Dataset content:
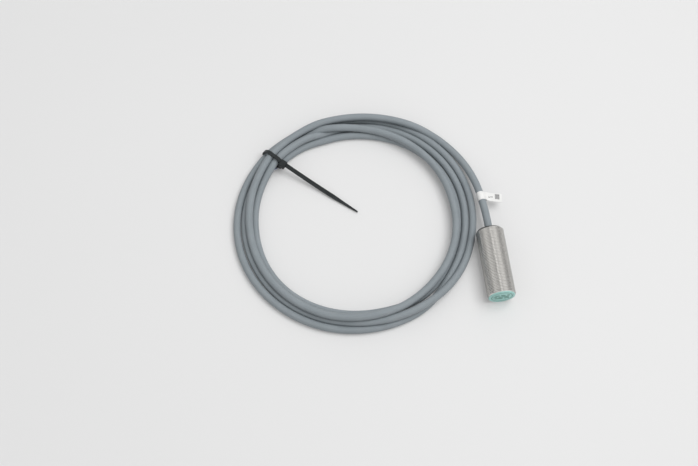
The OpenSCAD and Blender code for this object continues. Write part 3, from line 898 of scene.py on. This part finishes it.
def label_outlines():
    """The strip seen along the cable: its outside, and the hole that the cable fills."""
    flat = [float(x) for x in np.linspace(FLAG_L, FLAG_FROM, 17)]
    outer_r = WRAP_R + STOCK_T
    wrap = [(outer_r * math.cos(t), outer_r * math.sin(t))
            for t in np.radians(np.linspace(32, 328, 38))]
    outside = [(x, STOCK_T) for x in flat] + FLAG_FILLET + wrap
    outside += [(x, -z) for x, z in reversed(FLAG_FILLET)] + [(x, -STOCK_T) for x in reversed(flat)]
    hole = [(WRAP_R * math.cos(t), WRAP_R * math.sin(t))
            for t in np.linspace(0.35, 2 * math.pi - 0.35, 40)]
    return outside, [*hole, (3.0 * MM, 0.0)]


def make_label():
    """One strip of stock: round the cable, then stuck to itself as a flag."""
    axes = label_frame()
    rows = 14
    points, faces = [], []
    for outline in label_outlines():
        first = len(points)
        for r in range(rows + 1):
            across = LABEL_W * (r / rows - 0.5)
            for x, z in outline:
                place = flag_point(x, across, z) if x > WRAP_R else (x, across, z)
                points.append(placed(axes, place))
        grid = loop_faces(rows + 1, len(outline))
        faces.extend(tuple(first + v for v in face) for face in grid)
    made = new_object("flag_label_printed", points, faces, PAPER)
    work = bmesh.new()
    work.from_mesh(made.data)
    middle, ahead = axes[:2]
    rims = [e for e in work.edges if e.is_boundary]
    far = [e for e in rims if (sum((v.co for v in e.verts), Vector()) / 2 - middle).dot(ahead) > 0]
    near = [e for e in rims if e not in far]
    for rim in (far, near):
        bmesh.ops.triangle_fill(work, use_beauty=True, use_dissolve=False, edges=rim)
    put_back(work, made.data)
    sharpen(made, 45)
    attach(made, "root")
    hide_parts("flag_label")
    return made


def make_label_marks():
    """Generic marks: a row of short strokes and one hatched square."""
    axes = label_frame()
    points, faces = [], []

    def mark(x0, x1, y0, y1, steps=3):
        first = len(points)
        for i in range(steps + 1):
            x = x0 + (x1 - x0) * i / steps
            for y in (y0, y1):
                for lift in (STOCK_T - 0.01 * MM, STOCK_T + 0.012 * MM):
                    points.append(placed(axes, flag_point(x * MM, y * MM, lift)))
        for i in range(steps):
            a, b = first + 4 * i, first + 4 * i + 4
            faces.extend([(a, a + 1, b + 1, b), (a + 2, b + 2, b + 3, a + 3),
                          (a + 1, a + 3, b + 3, b + 1), (a, b, b + 2, a + 2)])
        z = first + 4 * steps
        faces.extend([(first, first + 2, first + 3, first + 1), (z, z + 1, z + 3, z + 2)])

    for x0, x1 in STROKES:
        low = STROKES_FROM + STROKE_SLOPE * x0
        mark(x0, x1, low, low + STROKE_WIDTH)
    inner, outer = SQUARE_OUT
    low, high = SQUARE_ACROSS
    for k in range(BARS):
        mark(inner, outer, low + BAR_PITCH * k, low + BAR_PITCH * k + BAR_WIDTH)
    mark(inner, inner + SQUARE_SIDE, low, high)
    mark(outer - SQUARE_SIDE, outer, low, high)
    made = new_object("label_marks", points, faces, INK, smooth=False)
    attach(made, "root")
    return made


label = make_label()
label_marks = make_label_marks()


# ---------------------------------------- stripped cores
CORE_R, BARE_R, CORE_SPREAD = 0.6 * MM, 0.38 * MM, 1.15 * MM
# Each core's colour, then its place in the hollow in mm: out from the coil's middle, and height
CORE_LANES = [("brown", 69.4, 0.62, BROWN), ("black", 68.2, 0.62, BLACK), ("blue", 68.8, 1.66, BLUE)]
# Degrees round the coil: the jacket's end, where the lanes begin, and the tips
CORE_FROM, LANE_FROM, CORE_TO = 135.6, 144.1, 173.5
# How far the jacket's end is from the coil's middle, in mm
CORE_EXIT_R = 65.3
LANE_STEPS, INSULATED_SHARE = 8, 0.88


def core_line(start, ahead, radius, height, phase):
    """A core's middle line: out of the jacket, down into its lane, and along it in small waves."""
    route = [start - ahead * 0.8 * MM, start + ahead * 1.2 * MM]
    for share in (0.25, 0.5, 0.75):
        soft = share * share * (3 - 2 * share)
        out = CORE_EXIT_R + (radius - CORE_EXIT_R) * soft
        place = polar(CORE_FROM + 5.5 * share + 1.8, out, height * soft)
        route.append(place + np.array((0, 0, start[2] * (1 - soft))))
    for i in range(LANE_STEPS + 1):
        angle = LANE_FROM + (CORE_TO - LANE_FROM) * i / LANE_STEPS
        route.append(polar(angle, radius + 0.12 * math.sin(2.1 * i + phase), height))
    return evenly(catmull(route, 6), CORE_STEP)


def make_end_cores():
    """Three cores that leave the jacket's end and run on in the hollow between two turns."""
    end, before = CABLE_PATH[-1], CABLE_PATH[-3]
    ahead = (end - before) / np.linalg.norm(end - before)
    side = np.cross(ahead, (0, 0, 1))
    side /= np.linalg.norm(side)
    made = []
    for k, (name, radius, height, material) in enumerate(CORE_LANES):
        turn = math.radians(30 + 120 * k)
        start = end + CORE_SPREAD * (side * math.cos(turn) + np.array((0, 0, 1)) * math.sin(turn))
        line = core_line(start, ahead, radius, height, k)
        cut = int(len(line) * INSULATED_SHARE)
        core = tube(f"end_core_{name}_insulated", line[:cut], CORE_R, 16, material, 0.00005)
        tip = tube(f"end_core_{name}_tinned", line[cut - 3:], BARE_R, 14, TINNED)
        for piece in (core, tip):
            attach(piece, "root")
        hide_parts(f"end_core_{name}")
        made += [core, tip]
    return made


end_cores = make_end_cores()


# ---------------------------------------- pieces inside the barrel
def finish_inner_pieces():
    """The CAD pieces inside the barrel keep their shapes and get their own materials."""
    rubber = plastic_material("seal_rubber", (0.012, 0.012, 0.012), (0.02, 0.02, 0.02), 0.55)
    chip = plastic_material("chip_epoxy", (0.014, 0.014, 0.015), (0.022, 0.022, 0.023), 0.58,
                            0.00002, 6000)
    inner = {
        "cap_seal_ring": rubber,
        "plug_seal_ring": rubber,
        "shield_ring": wire_material("shield_copper", (0.62, 0.30, 0.17), (0.75, 0.42, 0.27)),
        "ferrite_core": ceramic_material("ferrite", (0.05, 0.05, 0.055), (0.09, 0.09, 0.095)),
        "coil_bobbin": plastic_material("bobbin_plastic", (0.66, 0.60, 0.45), (0.74, 0.69, 0.55)),
        "coil_winding": wire_material("winding_enamel", (0.40, 0.11, 0.04), (0.60, 0.22, 0.09),
                                      0.8, 0.3, (300, 9000, 300)),
        "coil_leads": wire_material("lead_enamel", (0.45, 0.14, 0.05), (0.60, 0.24, 0.10), 0.8),
        "core_spacer": plastic_material("spacer_foam", (0.62, 0.62, 0.60), (0.74, 0.74, 0.72),
                                        0.85, 0.0001, 1800),
        "circuit_board": board_material(),
        "sensor_chip": chip,
        "output_transistor": chip,
        "protection_diode": chip,
        "capacitors": ceramic_material("capacitor_body", (0.36, 0.25, 0.15), (0.46, 0.33, 0.21)),
        "resistors": ceramic_material("resistor_body", (0.02, 0.02, 0.025), (0.05, 0.05, 0.055)),
        "indicator_led": plastic_material("led_lens", (0.80, 0.48, 0.08), (0.90, 0.60, 0.14), 0.15,
                                          0.000002, 2000, Transmission_Weight=0.5),
        "solder_joints": wire_material("solder", (0.50, 0.50, 0.51), (0.66, 0.66, 0.67), 1.0, 0.3),
        "board_sleeve": plastic_material("sleeve_film", (0.55, 0.55, 0.52), (0.64, 0.64, 0.61), 0.3),
        "core_brown": BROWN,
        "core_blue": BLUE,
        "core_black": BLACK,
        "jacket_end": plastic_material("jacket_inside", (0.222, 0.252, 0.270),
                                       (0.246, 0.277, 0.296), 0.5),
        "resin_plug": resin_material(),
        "pull_stop_ring": wire_material("stop_brass", (0.60, 0.44, 0.20), (0.72, 0.56, 0.30)),
    }
    for name, material in inner.items():
        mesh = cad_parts[name].data
        mesh.materials.clear()
        mesh.materials.append(material)


finish_inner_pieces()


# ---------------------------------------- floor and light
FLOOR_HALF, FLOOR_GREYS, FLOOR_GLOW = 12.0, (0.575, 0.589), 0.10
# The softbox up to the right: where it is and looks to, its width in metres, and its watts
KEY_PLACE, KEY_AIM = Vector((0.33, 0.06, 1.05)), Vector((-0.90, 0.02, 0))
KEY_SIZE, KEY_POWER = 0.8, 8.5


def make_floor():
    """A wide, plain, pale floor with a little light of its own."""
    n = Nodes("floor_paper")
    soft = n.noise(n.place(), 3, 2)
    low, high = ((grey, grey, grey) for grey in FLOOR_GREYS)
    n.set(Base_Color=n.mix(soft, low, high), Roughness=0.9, Specular_IOR_Level=0.1)
    n.set(Emission_Color=(1, 1, 1, 1), Emission_Strength=FLOOR_GLOW)
    corners = [(x * FLOOR_HALF, y * FLOOR_HALF, 0) for x, y in ((-1, -1), (1, -1), (1, 1), (-1, 1))]
    floor = new_object("floor", corners, [(0, 1, 2, 3)], n.made, smooth=False)


# Brightness of the room round the barrel's axis: degrees from straight up towards +X, level
ROOM = [(-180, 0.50), (-90, 0.45), (-78, 0.52), (-68, 0.85), (-58, 1.30), (-50, 1.50), (-42, 1.15),
        (-35, 1.00), (-27, 1.05), (-18, 0.70), (-6, 0.45), (-2, 2.3), (7, 2.3), (11, 0.45),
        (16, 0.70), (24, 1.65), (42, 1.70), (50, 1.45), (60, 0.90), (78, 0.55), (92, 0.65),
        (180, 0.50)]
# The panels' level, the level of the room's two ends, and how near the axis the ends begin
ROOM_LEVEL, ROOM_ENDS, ROOM_ENDS_FROM = 0.62, 0.66, 0.85


def make_room():
    """A pale room with panels of light that run along the barrel."""
    n = Nodes("studio", world=True)
    way = n.add("SeparateXYZ", {"Vector": n.add("TexCoord").outputs["Generated"]}).outputs
    angle = n.maths("ARCTAN2", way["X"], way["Z"])
    panels = n.add("FloatCurve", {"Value": n.remap(angle, -math.pi, math.pi)})
    brightest = max(level for _, level in ROOM)
    curve = panels.mapping.curves[0]
    while len(curve.points) < len(ROOM):
        curve.points.new(0.5, 0.5)
    for point, (degrees, level) in zip(curve.points, ROOM):
        point.location = (degrees / 360 + 0.5, level / brightest)
        point.handle_type = "VECTOR"
    panels.mapping.update()
    round_axis = n.maths("MULTIPLY", panels.outputs[0], brightest * ROOM_LEVEL)
    near_end = n.remap(n.maths("ABSOLUTE", way["Y"]), ROOM_ENDS_FROM, 1.0)
    blend = n.add("Mix", {"Factor": near_end, "A": round_axis, "B": ROOM_ENDS})
    n.set(Color=(1, 1, 1, 1), Strength=blend.outputs["Result"])
    bpy.context.scene.world = n.made


def make_key():
    """A softbox that lights the part from the right and isn't seen in its metal."""
    data = bpy.data.lights.new("key_softbox", "AREA")
    data.energy, data.size = KEY_POWER, KEY_SIZE
    key = bpy.data.objects.new("key_softbox", data)
    bpy.context.scene.collection.objects.link(key)
    key.location = KEY_PLACE
    key.rotation_mode = "QUATERNION"
    key.rotation_quaternion = (KEY_AIM - KEY_PLACE).to_track_quat("-Z", "Y")
    key.visible_glossy = False


def make_light():
    """The room and the softbox, seen with plain colours."""
    make_room()
    make_key()
    settings = bpy.context.scene.view_settings
    settings.view_transform, settings.look = "Standard", "None"


make_floor()
make_light()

Aim: Only the lines from the opening of the material through the line with "return outside, [*hole, (3.0 * MM, 0.0)]" should be echoed, exactly as written.

Response to this task:
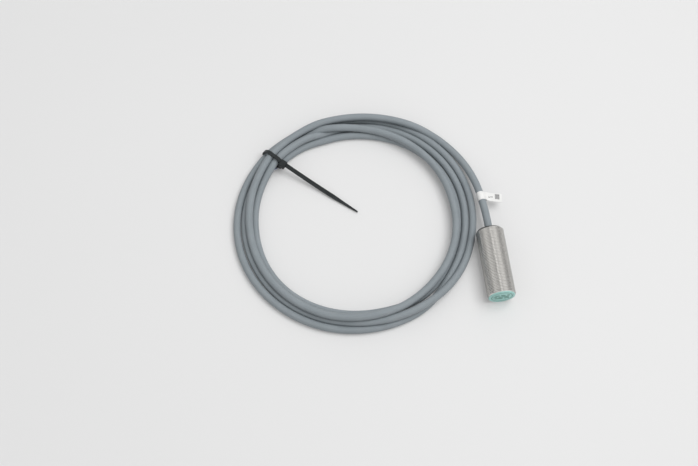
The OpenSCAD and Blender code for this object continues. Write part 3, from line 898 of scene.py on. This part finishes it.
def label_outlines():
    """The strip seen along the cable: its outside, and the hole that the cable fills."""
    flat = [float(x) for x in np.linspace(FLAG_L, FLAG_FROM, 17)]
    outer_r = WRAP_R + STOCK_T
    wrap = [(outer_r * math.cos(t), outer_r * math.sin(t))
            for t in np.radians(np.linspace(32, 328, 38))]
    outside = [(x, STOCK_T) for x in flat] + FLAG_FILLET + wrap
    outside += [(x, -z) for x, z in reversed(FLAG_FILLET)] + [(x, -STOCK_T) for x in reversed(flat)]
    hole = [(WRAP_R * math.cos(t), WRAP_R * math.sin(t))
            for t in np.linspace(0.35, 2 * math.pi - 0.35, 40)]
    return outside, [*hole, (3.0 * MM, 0.0)]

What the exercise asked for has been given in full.